Герман Греф. Немногий из российских политиков, к которому у меня тёплые чувства пока не остыли. Огонь и воду он прошёл в администрации Петербурга и в министерстве экономического развития, а «Сбербанк» – это его медные трубы. Сможет ли он остаться нормальным человеком и не растерять свои либеральные ценности – они у него такие же, как у меня, сибирско‑петербургские – увидим в ближайшие пару лет. Это трудно. Банк большой, и скрестить ужа с ежом не очень просто, так же, как и научить слона танцевать.
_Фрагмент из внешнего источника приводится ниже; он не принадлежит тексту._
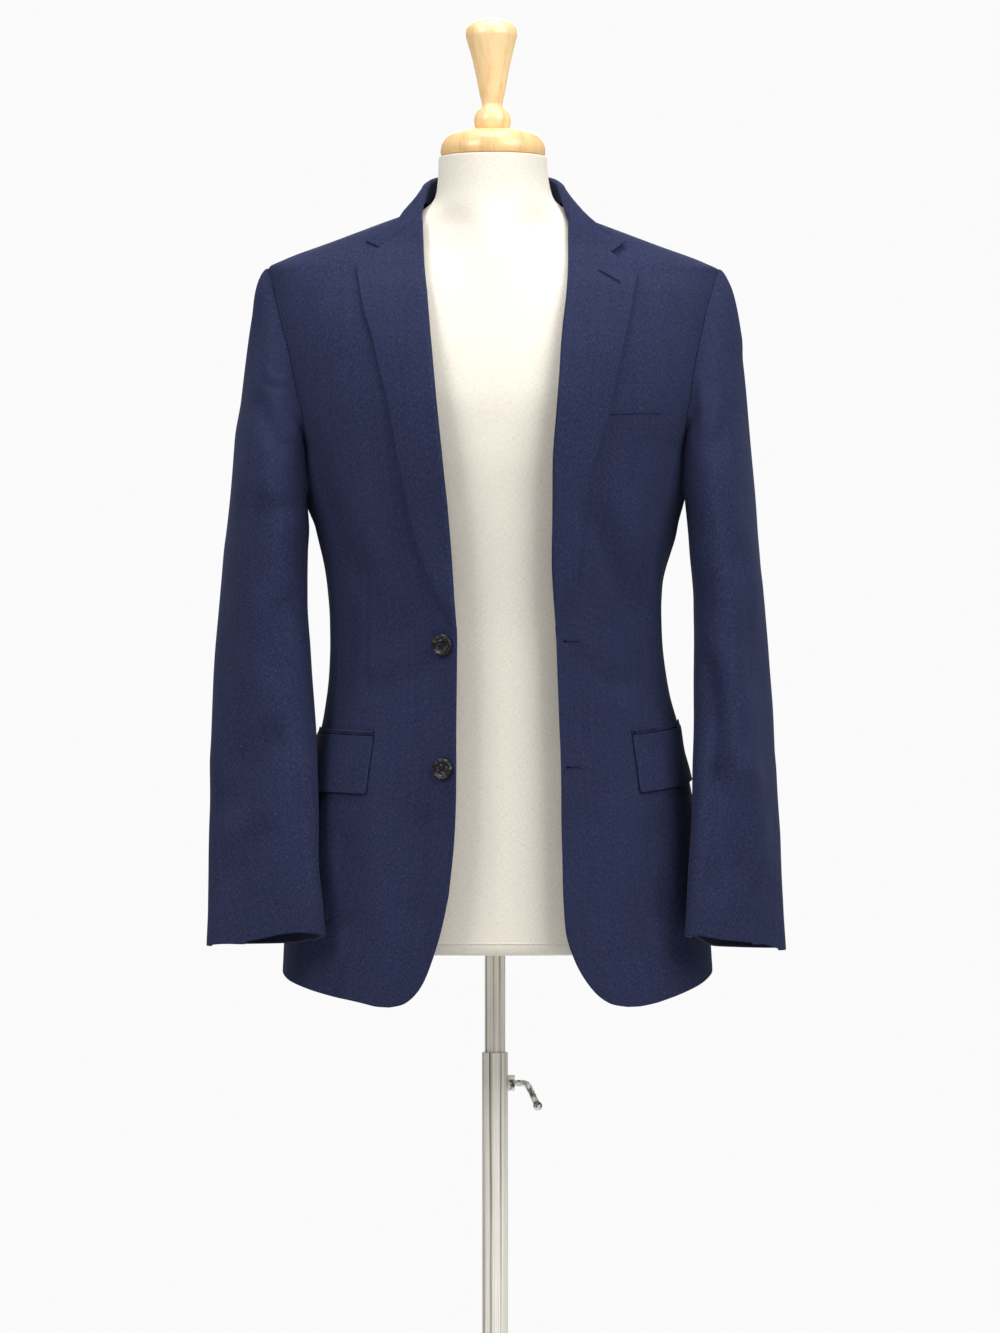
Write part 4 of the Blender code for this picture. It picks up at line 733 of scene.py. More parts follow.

Он сделал правильные первые шаги, набрал грамотных ребят, таких, как Денис Бугров из McKinsey и Антон Карамзин из Morgan Stanley. Бугров, в свою очередь, переманил у меня финансового директора Валентина Морозова, который тоже работал в McKinsey, а теперь занимается эффективностью в «Сбербанке».
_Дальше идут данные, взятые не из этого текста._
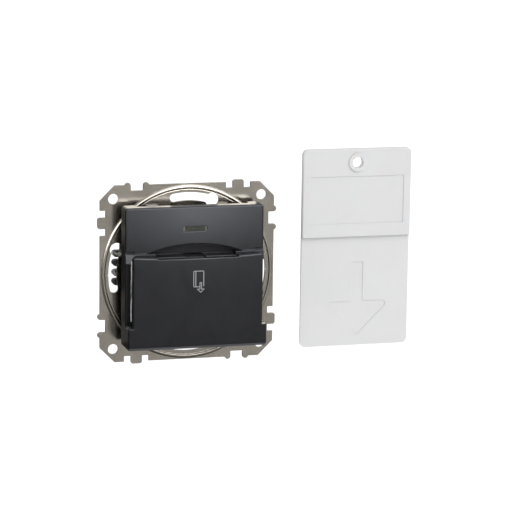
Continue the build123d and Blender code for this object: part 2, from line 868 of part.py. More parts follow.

Понимает ли Греф все проблемы «Сбера»? Конечно, понимает. Сможет ли он их решить? В мировой практике подобного не случалось, возможно, он создаст прецедент. Огромный банк, разбросанный по 11 часовым поясам, с воришками на местах, с жополизами, преимущественно окружающими Германа Грефа. Сделать что‑то в этой советской системе – всё равно что приехать в деревню и ходить по грязище в итальянских ботиночках Tod 's. Как минимум нужны калоши.

Мы встречались с Грефом, и я предложил сотрудничать. В 2008 году наш портфель кредитных карт был больше, чем у «Сбера», а наши технологии на порядок выше. И вообще – мы понимаем, как привлекать клиента, а они – нет. Я ему сказал: «Давайте сотрудничать» Есть же такое волшебное слово «аутсорсинг», мы вам сделаем конфету. С нашими технологиями слон будет если не танцевать, то хотя бы подпрыгивать».
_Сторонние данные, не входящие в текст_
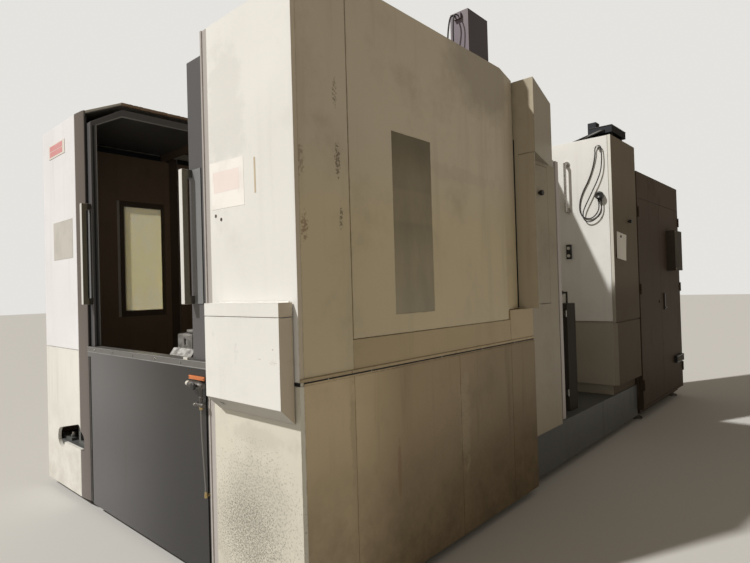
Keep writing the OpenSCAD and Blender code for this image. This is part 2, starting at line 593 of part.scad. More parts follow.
// Rotating H-shaped carrier with the upright partition between the pallets
module changer_arm() color("slategray") place() {
    cz_(xm, chg_y, fork_z - 60, fork_z + fork_t, 190);
    bx(xm - neck / 2 - 70, xm + neck / 2 + 70, chg_y - 180, chg_y + 180, fork_z, fork_z + fork_t);
    for (s = [-1, 1]) {
        x = xm + s * (neck / 2 + 40);
        bx(x - 30, x + 30, chg_y - swap_r - 360, chg_y + swap_r + 360, fork_z, fork_z + fork_t);
    }
    bx(xm - 900, xm + 900, chg_y - 12, chg_y + 12, fork_z + 20, 2350);
}
// Two machining pallets with a grid of tapped holes
module pallets() color("gray") place() for (s = [-1, 1]) translate([xm, chg_y + s * swap_r, 0]) {
    difference() {
        bx(-pallet / 2, pallet / 2, -pallet / 2, pallet / 2, fork_z + fork_t, pallet_h);
        for (i = [-3 : 3]) for (j = [-3 : 3]) if ((i + j) % 2 == 0)
            cz_(i * 100, j * 100, pallet_h - 30, pallet_h + 1, 8);
    }
    bx(-neck / 2, neck / 2, -neck / 2, neck / 2, neck_z, fork_z + fork_t + 1);
}
// Small clamping block on a wedge-shaped foot, slotted through, with a flat knob and its pin
module fixture_block() color("silver") place() translate([xm - 75, chg_y - swap_r - 150, pallet_h]) {
    along_x(-150, 150, [[-118, 0], [118, 0], [118, 45], [82, 95], [-82, 95], [-118, 45]]);
    difference() {
        bx(-100, 100, -75, 75, 94, 190);
        bx(-14, 14, -76, 76, 118, 165);
    }
    bx(-96, 96, -71, 71, 189, 198);
    cz_(20, 0, 197, 214, 24);
    cz_(20, 0, 213, 226, 62);
    cz_(20, 0, 225, 262, 10);
    bx(14, 52, -8, 8, 250, 262);
}
// Saddle on the bed rails, and the rotary table under the rear pallet
module saddle() color("gray") place() difference() {
    bx(xm - 330, xm + 330, mach_y - 330, mach_y + 330, saddle_z, table_z - 120);
    cz_(xm, mach_y, table_z - 200, table_z - 119, 150 + seat);
}
module rotary_table() color("silver") place() {
    cz_(xm, mach_y, table_z - 200 + seat, table_z - 100, 150);
    cz_(xm, mach_y, table_z - 120 + seat, table_z, table_r);
}
module column() color("slategray") place() {
    bx(xm - 400, xm + 400, col_y, col_y + 900, col_z, col_z + 260);
    difference() {
        bx(xm - 400, xm + 400, col_y + 160, col_y + 900, col_z + 250, col_top);
        bx(xm - 210, xm + 210, col_y + 159, col_y + 700, col_z + 400, col_top - 220);
    }
    for (s = [-1, 1])
        bx(xm + s * 300 - 35, xm + s * 300 + 35, col_y + 120, col_y + 161, bed_h + 480, col_top - 60);
}
module spindle_head() color("gray") place() difference() {
    union() {
        bx(xm - 380, xm + 380, col_y + 40, col_y + 120 - seat, spin_z - 260, spin_z + 260);
        cy_(xm, spin_z, col_y - 260, col_y + 60, 150);
        bx(xm - 170, xm + 170, col_y + 119, col_y + 420, spin_z - 170, spin_z + 170);
    }
    cy_(xm, spin_z, col_y - 261, col_y + 20, 90 + seat);
}
module spindle() color("silver") place() {
    cy_(xm, spin_z, col_y - 380, col_y + 20 - seat, 90);
    cy_(xm, spin_z, col_y - 440, col_y - 379, 48);
    cy_(xm, spin_z, col_y - 520, col_y - 439, 20);
}

// Air gun in its clip on the apron under a blank tag, its stem down to a small valve, and the
// hose fitting at the foot
module air_gun() color("dimgray") place() {
    bx(xr - 202, xr - 38, -4, 5, 1124, 1144);
    bx(xr - 112, xr - 84, -30, 5, 1086, 1118);
    cx_(-32, 1104, xr - 145, xr - 2, 19);
    cx_(-32, 1107, xr - 170, xr - 144, 14);
    cy_(xr - 44, 1105, -64, -32, 8);
    cy_(xr - 44, 1105, -72, -58, 19);
    cz_(xr - 22, -32, 1000, 1100, 9);
    cx_(-32, 1000, xr - 76, xr + 2, 13);
    cx_(-32, 998, xr - 98, xr - 75, 8);
    bx(xr - 62, xr - 46, -30, 5, 992, 1008);
    cz_(xr - 22, -32, 976, 1001, 11);
    cz_(xr - 25, -14, 498, 530, 9);
    cy_(xr - 25, 510, -14, 17, 7);
}
module air_hose() color("black") place()
    tube(smooth([for (q = hose) [xr + q[0], q[1], q[2]]], 3), 6);

bed();
leveling_feet();
main_frame();
front_panel();
front_skirts();
left_pillar();
front_trims();
apron();
door_track();
left_wall();
left_window();
corner_panel();
side_sill();
side_skirt();
belt_lip();
side_door();
side_window();
roof();
roof_box();
roof_leads();
setup_door_left();
setup_door_right();
handle_left();
handle_right();
side_tower();
tower_door();
tower_knob();
tower_rails();
rear_housing();
lube_cabinet();
filter_bowl();
magazine_housing();
magazine_door();
magazine_handle();
button_box();
button_upper();
button_lower();
lead_hook();
lead_plug();
hanging_lead();
side_knob();
doc_sleeve();
tool_disc();
tool_holders();
electrical_cabinet();
cabinet_door_front();
cabinet_door_rear();
heat_exchanger();
console_box();
console_lid();
changer_arm();
pallets();
fixture_block();
saddle();
rotary_table();
column();
spindle_head();
spindle();
air_gun();
air_hose();
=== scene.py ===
"""Looks of a CNC machining centre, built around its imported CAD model.

Places are laid out as in the model's source, in millimetres from the front right corner of the
enclosure at floor level (x runs negative to the left, y to the rear), and near() turns them into
metres in the row frame.
"""
import math
import random

import bmesh
import bpy
from mathutils import Matrix, Vector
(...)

Греф сказал, что идея отличная, и спустил меня к своим подчинённым, а там, конечно, всё забюрократизировали. Его люди пока что ничего не понимают. Хотя посмотрите на огромные банки, такие, как Citibank, Royal Bank of Scotland. Эти банки больше «Сбера», но находят в себе мужество, силы и ум для сотрудничества. Например, с компанией Ричарда Брэнсона Virgin Money. Многие думают, что это банк, но на самом деле у компании даже нет банковской лицензии. Люди реагируют на бренд Virgin, получают красные кредитные карты с этим логотипом, а на самом деле сзади мелко написано, что карта эмитирована MBNA, карточным подразделением Bank of America. Клиент Ричарда Брэнсона не пойдёт в MBNA, ровно так же, как клиент, к которому апеллирует мой банк, не пошёл бы в «Сбер».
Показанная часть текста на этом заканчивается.